Save the frogs
The Pickersgill's Reed Frog is facing extinction if something is not done
PHOTO: Andrew Cornew
AMPHIBIANS are the most threatened group of vertebrate on earth and 32% are threatened, compared with 23% of mammals and 12% of birds; and 43% of all species are experiencing population declines while 200 species have become extinct since 1979.
Threatened Amphibian Programme(TAP) Manager, Dr Jeanne Tarrant addressed a crowd at the Tradewinds Country Inn in Mtunzini on Friday afternoon. Tarrant’s main focus, together with the Endangered Wildlife Trust, is to protect and preserve the Pickersgill’s Reed Frog before its complete decline.

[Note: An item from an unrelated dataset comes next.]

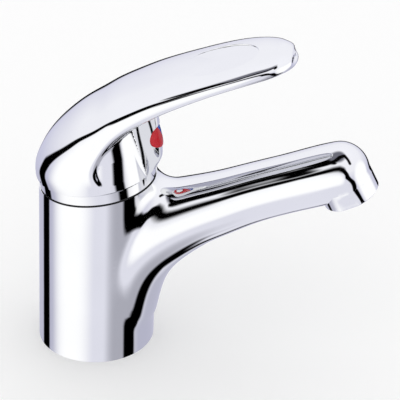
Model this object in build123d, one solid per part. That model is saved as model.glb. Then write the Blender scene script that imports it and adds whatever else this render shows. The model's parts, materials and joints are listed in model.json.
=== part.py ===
from build123d import *
import os
from math import cos, hypot, pi, radians, sin, tan

os.makedirs("parts", exist_ok=True)

# A single-lever basin mixer. Millimetres, +Z up, origin at the centre of the base on the deck.
# The spout points along -Y, hot water is on the -X side.

# ---------------------------------------------------------------- leg and spout
BASE_R = 25.0            # radius of the round leg at the deck
TOP_Y = -2.0             # the leg leans forward a little: centre of its top face
TOP_Z = 78.4
TOP_TILT = 6.4           # the top face and the cartridge lean back by this angle
SPOUT_R = 12.35
SPOUT_RISE = 20.0        # the spout climbs away from the leg
KNEE_Y = -103.3          # centre of the rounded end of the spout
KNEE_Z = 88.8
THROAT_FILLET = 10.0     # hollow between the leg and the top of the spout
OUTLET_TILT = 25.5       # the outlet points down and a little forward
OUTLET_DROP = 5.0        # from the centre of the rounded end to the outlet's seat

# ---------------------------------------------------------------- body castings inside
FOOT_WALL = 4.5          # wall round the hollow foot
BASE_RECESS_DEPTH = 22.0
CHAMBER_FLOOR = -24.0    # floor of the cartridge chamber, below the leg's top face
STUD_R = 3.35            # M8 tapping hole
STUD_Y = 12.5
STUD_DEPTH = 14.0
PORT_R = 4.55            # M10 x 1 tapping holes for the two supply hoses
PORT_X = 8.5
PORT_Y = -2.0
PORT_DEPTH = 12.0
INLET_R = 3.2
INLET_PITCH = 12.0       # distance between the two inlets under the cartridge
INLET_Y = -5.5
OUTFLOW_R = 3.6
OUTFLOW_Y = 8.0
CROSSFLOW_R = 3.0        # passage between the two supply passages
WATERWAY_R = 8.0
BEND_BACK = 44.0         # where the crossing passage opens into the spout's bore
CROSSFLOW_DROP = 9.0     # depth of the crossing passage under the chamber
FOOT_SEAL_WIDE = 2.0
FOOT_SEAL_DEPTH = 1.8

# ---------------------------------------------------------------- cartridge
CARTRIDGE_R = 17.5
CHAMBER_CLEARANCE = 0.15
BASE_THICK = 4.0
DISC_CLEARANCE = 0.3     # discs and turret's flange inside the housing
DISC_THICK = 3.4
MOVING_MARGIN = 2.6      # the moving disc is smaller, so that it can slide
CARRIER_CUT = 2.0        # flats on the carrier, between the turret's cheeks
HOUSING_WALL = 2.6
HOUSING_SHOULDER = -2.0  # height of the shoulder that the nut presses on
NECK_WALL = 2.8
NECK_TOP = 7.0
TURRET_WALL = 1.0        # behind the slot that the stem swings in
TURRET_TOP = 8.2
TURRET_FLANGE_THICK = 2.4
SWING_CLEARANCE = 0.33   # between the lifted stem and the end of its slot
RUN_CLEARANCE = 0.08
SEAL_GROOVE = 2.4        # height of the turret's seal
SEAL_CORD = 1.7
SEAL_BITE = 0.9          # depth of its groove
PIN_R = 1.5
PIN_CLEARANCE = 0.05
STEM_SIDE = 8.0
STEM_TOP = 30.0
STEM_FOOT = 6.0          # reach of the stem below its pivot
STEM_FOOT_R = 2.0
PIVOT_BELOW_RIM = 10.0
LIFT = 25.0              # how far the lever rises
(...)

Pickersgill’s Reed Frog is found in only a few sites within a narrow strip of the KwaZulu-Natal coastline.
It is listed as Critically Endangered due to its limited and fragmented distribution buckled with ongoing habitat loss.
The species is a habitat specialist and occurs at only a few isolated wetlands between St Lucia in the north and Sezela in the south.
Only two sites fall within Protected Areas and Mtunzini is one of them. Most of remaining populations occur in habitat that is already degraded, or face imminent threat of habitat loss or even risk of local extinction.
The loss of species could mean the inadvertent loss of potential cures for important human diseases.
Medicine, including pain killers and for blocking HIV, have been derived from frogs.
TAP is always looking for funding as well as volunteers to go out and document the Pickersgill’s Reed Frog’s habitat.